====== DATASET

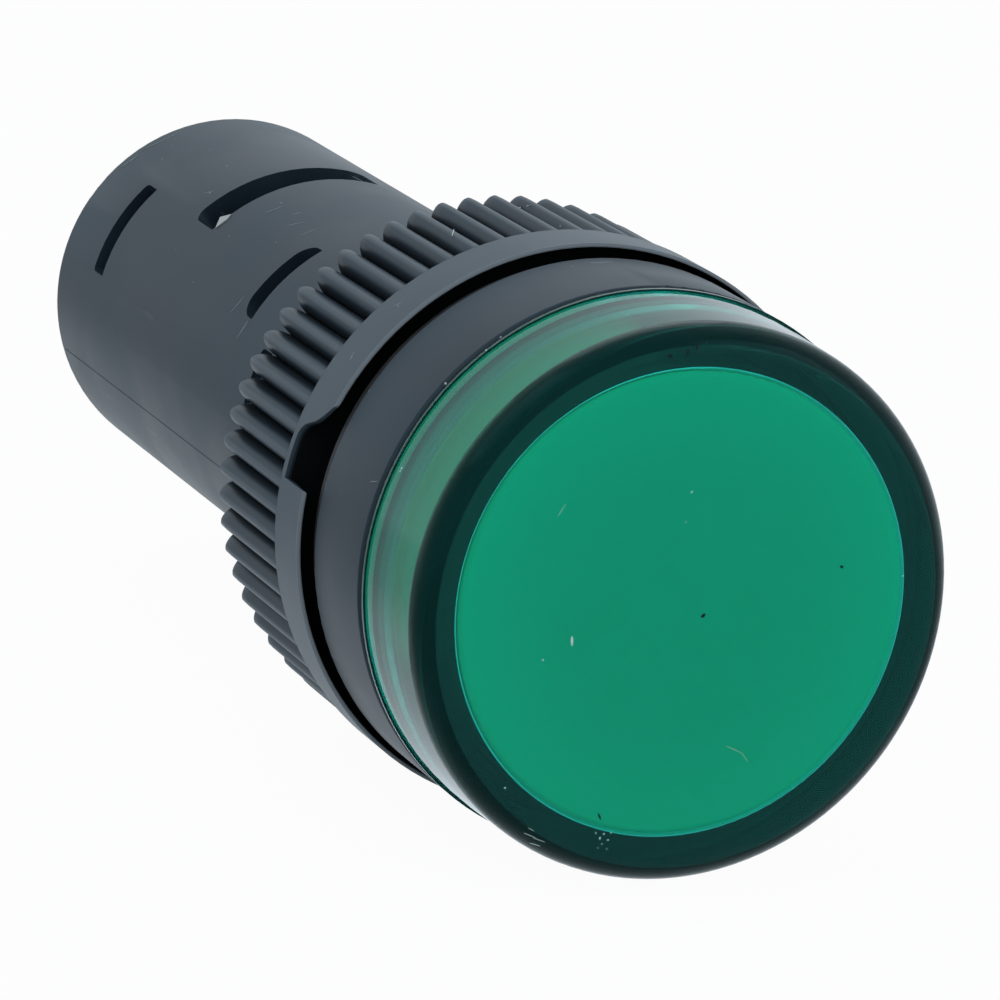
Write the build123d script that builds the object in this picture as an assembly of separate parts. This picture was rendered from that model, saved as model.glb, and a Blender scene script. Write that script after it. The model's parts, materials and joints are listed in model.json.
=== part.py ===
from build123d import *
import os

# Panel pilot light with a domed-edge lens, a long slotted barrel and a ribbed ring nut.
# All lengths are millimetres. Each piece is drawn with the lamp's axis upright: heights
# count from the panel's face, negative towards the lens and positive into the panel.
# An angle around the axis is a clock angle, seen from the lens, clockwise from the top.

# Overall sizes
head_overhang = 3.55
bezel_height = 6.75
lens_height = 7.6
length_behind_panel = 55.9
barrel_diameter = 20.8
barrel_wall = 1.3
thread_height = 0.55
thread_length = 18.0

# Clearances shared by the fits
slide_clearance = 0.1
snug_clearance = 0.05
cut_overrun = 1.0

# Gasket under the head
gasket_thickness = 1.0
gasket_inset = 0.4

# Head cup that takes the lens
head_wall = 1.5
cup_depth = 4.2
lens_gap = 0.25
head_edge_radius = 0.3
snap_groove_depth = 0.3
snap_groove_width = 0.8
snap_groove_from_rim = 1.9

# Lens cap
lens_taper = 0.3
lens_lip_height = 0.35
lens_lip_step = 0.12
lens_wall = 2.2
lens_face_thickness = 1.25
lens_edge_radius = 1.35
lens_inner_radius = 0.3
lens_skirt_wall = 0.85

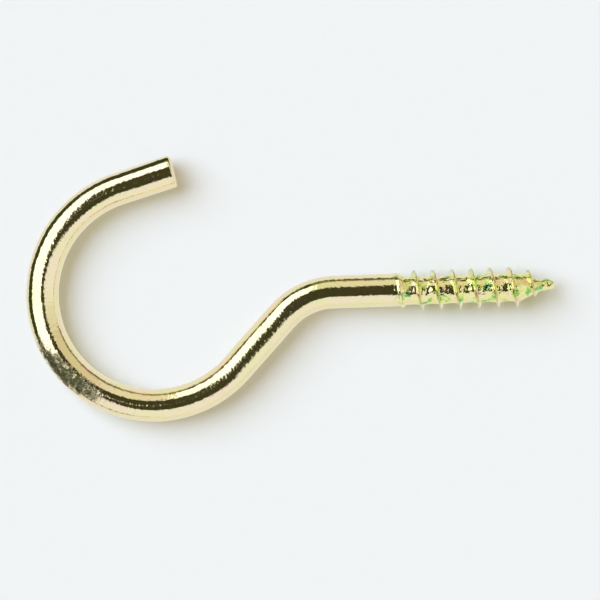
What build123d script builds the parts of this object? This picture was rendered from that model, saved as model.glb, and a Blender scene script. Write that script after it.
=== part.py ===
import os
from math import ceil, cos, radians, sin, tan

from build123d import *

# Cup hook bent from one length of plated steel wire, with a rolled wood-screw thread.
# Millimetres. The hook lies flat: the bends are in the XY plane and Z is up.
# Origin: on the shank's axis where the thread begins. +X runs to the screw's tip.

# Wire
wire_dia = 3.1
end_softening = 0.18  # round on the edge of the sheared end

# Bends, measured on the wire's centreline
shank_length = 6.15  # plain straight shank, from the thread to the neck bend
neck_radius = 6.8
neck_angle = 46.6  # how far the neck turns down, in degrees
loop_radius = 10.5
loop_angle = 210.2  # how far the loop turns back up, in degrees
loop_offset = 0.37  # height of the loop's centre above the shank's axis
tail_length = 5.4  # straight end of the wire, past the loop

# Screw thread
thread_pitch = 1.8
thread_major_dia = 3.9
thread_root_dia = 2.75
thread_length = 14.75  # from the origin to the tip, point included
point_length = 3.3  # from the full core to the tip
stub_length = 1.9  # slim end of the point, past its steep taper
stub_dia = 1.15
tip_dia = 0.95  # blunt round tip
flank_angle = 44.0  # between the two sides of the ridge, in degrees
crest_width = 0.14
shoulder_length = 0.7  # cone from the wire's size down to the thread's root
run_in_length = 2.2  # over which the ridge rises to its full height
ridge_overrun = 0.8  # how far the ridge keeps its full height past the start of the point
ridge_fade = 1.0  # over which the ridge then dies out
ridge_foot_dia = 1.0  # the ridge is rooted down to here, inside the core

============
====== DATASET

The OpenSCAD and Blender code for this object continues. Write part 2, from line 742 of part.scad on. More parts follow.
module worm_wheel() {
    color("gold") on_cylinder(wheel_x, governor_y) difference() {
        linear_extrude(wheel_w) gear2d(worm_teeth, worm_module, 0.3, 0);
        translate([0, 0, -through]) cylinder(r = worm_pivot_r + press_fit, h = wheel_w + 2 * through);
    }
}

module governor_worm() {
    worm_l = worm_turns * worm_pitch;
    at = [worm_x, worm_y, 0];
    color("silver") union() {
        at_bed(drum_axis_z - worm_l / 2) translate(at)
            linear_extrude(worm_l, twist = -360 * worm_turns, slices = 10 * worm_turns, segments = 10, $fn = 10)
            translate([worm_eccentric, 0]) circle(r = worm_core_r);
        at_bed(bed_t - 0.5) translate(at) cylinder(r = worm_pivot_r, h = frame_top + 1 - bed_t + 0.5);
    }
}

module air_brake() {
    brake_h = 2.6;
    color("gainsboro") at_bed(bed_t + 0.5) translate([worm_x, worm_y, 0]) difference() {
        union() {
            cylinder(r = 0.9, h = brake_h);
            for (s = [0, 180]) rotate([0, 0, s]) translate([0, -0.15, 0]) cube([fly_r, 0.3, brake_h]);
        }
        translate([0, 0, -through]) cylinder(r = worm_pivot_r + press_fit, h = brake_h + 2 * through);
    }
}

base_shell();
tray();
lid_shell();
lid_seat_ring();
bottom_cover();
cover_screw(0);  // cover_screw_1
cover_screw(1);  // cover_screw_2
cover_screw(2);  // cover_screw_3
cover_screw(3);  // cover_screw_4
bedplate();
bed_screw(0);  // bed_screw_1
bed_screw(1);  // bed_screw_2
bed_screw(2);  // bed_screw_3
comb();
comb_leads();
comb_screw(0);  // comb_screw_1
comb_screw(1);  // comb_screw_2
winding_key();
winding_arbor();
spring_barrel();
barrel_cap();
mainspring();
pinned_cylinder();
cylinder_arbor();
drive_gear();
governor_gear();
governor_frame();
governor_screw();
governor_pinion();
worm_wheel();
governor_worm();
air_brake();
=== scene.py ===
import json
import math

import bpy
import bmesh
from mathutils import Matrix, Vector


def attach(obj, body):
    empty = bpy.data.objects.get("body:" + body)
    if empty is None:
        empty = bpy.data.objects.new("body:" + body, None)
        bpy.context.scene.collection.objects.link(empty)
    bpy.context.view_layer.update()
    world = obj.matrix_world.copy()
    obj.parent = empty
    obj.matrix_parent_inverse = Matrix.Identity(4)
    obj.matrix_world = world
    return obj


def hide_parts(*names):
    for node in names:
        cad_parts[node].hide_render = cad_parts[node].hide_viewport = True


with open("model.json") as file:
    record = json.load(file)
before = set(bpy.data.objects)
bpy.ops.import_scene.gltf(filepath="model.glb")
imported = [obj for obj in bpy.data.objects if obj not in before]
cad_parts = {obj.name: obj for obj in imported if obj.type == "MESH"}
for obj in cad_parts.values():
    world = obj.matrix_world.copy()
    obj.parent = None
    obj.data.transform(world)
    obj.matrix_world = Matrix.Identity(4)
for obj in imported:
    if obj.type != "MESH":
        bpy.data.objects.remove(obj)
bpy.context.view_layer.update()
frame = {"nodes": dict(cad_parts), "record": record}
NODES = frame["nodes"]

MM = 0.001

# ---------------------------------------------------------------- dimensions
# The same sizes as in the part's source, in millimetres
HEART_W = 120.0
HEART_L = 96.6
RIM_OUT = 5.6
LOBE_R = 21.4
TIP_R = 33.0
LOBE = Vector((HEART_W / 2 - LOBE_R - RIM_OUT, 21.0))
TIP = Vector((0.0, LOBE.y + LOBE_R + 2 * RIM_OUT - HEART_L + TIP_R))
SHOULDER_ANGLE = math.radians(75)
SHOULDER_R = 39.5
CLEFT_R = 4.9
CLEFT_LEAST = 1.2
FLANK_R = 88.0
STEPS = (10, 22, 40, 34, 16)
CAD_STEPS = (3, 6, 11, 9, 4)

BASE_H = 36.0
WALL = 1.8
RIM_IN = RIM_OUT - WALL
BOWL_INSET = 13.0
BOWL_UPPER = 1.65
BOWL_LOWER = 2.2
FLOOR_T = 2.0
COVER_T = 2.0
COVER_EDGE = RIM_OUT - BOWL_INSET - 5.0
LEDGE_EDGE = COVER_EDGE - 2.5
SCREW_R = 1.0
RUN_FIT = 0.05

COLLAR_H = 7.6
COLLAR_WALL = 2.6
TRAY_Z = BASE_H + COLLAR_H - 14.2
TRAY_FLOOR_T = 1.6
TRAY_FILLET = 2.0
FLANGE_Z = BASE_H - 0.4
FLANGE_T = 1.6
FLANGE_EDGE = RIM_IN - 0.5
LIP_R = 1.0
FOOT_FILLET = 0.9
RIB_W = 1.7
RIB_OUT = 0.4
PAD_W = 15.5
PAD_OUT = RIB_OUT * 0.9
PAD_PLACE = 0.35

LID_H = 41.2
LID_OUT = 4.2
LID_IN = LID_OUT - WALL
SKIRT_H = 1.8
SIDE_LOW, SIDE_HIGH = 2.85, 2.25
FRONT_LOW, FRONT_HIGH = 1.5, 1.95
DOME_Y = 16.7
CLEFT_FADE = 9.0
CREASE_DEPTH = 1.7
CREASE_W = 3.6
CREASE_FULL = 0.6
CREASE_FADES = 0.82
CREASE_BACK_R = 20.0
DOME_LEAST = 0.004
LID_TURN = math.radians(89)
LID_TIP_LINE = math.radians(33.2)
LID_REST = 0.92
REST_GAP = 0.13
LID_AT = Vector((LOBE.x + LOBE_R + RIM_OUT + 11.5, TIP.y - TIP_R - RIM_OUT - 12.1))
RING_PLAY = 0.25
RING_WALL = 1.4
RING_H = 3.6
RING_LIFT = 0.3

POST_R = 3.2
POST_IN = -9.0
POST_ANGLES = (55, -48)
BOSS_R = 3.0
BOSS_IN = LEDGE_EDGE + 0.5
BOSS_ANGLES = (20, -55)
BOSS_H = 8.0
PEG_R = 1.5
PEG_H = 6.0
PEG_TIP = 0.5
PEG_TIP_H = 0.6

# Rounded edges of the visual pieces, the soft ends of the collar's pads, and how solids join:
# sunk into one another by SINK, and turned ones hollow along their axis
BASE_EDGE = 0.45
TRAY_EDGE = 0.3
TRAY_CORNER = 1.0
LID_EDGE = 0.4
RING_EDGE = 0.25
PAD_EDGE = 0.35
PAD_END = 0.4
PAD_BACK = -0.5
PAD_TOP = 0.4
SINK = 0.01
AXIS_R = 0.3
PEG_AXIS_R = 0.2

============

### WHAT NEEDS TO BE DONE:
Print, from the entries above, the line with "base_shell();", the line with "obj.matrix_parent_inverse = Matrix.Identity(4)" and all lines between them, exactly and with nothing else.

### TASK OUTPUT:
base_shell();
tray();
lid_shell();
lid_seat_ring();
bottom_cover();
cover_screw(0);  // cover_screw_1
cover_screw(1);  // cover_screw_2
cover_screw(2);  // cover_screw_3
cover_screw(3);  // cover_screw_4
bedplate();
bed_screw(0);  // bed_screw_1
bed_screw(1);  // bed_screw_2
bed_screw(2);  // bed_screw_3
comb();
comb_leads();
comb_screw(0);  // comb_screw_1
comb_screw(1);  // comb_screw_2
winding_key();
winding_arbor();
spring_barrel();
barrel_cap();
mainspring();
pinned_cylinder();
cylinder_arbor();
drive_gear();
governor_gear();
governor_frame();
governor_screw();
governor_pinion();
worm_wheel();
governor_worm();
air_brake();
=== scene.py ===
import json
import math

import bpy
import bmesh
from mathutils import Matrix, Vector


def attach(obj, body):
    empty = bpy.data.objects.get("body:" + body)
    if empty is None:
        empty = bpy.data.objects.new("body:" + body, None)
        bpy.context.scene.collection.objects.link(empty)
    bpy.context.view_layer.update()
    world = obj.matrix_world.copy()
    obj.parent = empty
    obj.matrix_parent_inverse = Matrix.Identity(4)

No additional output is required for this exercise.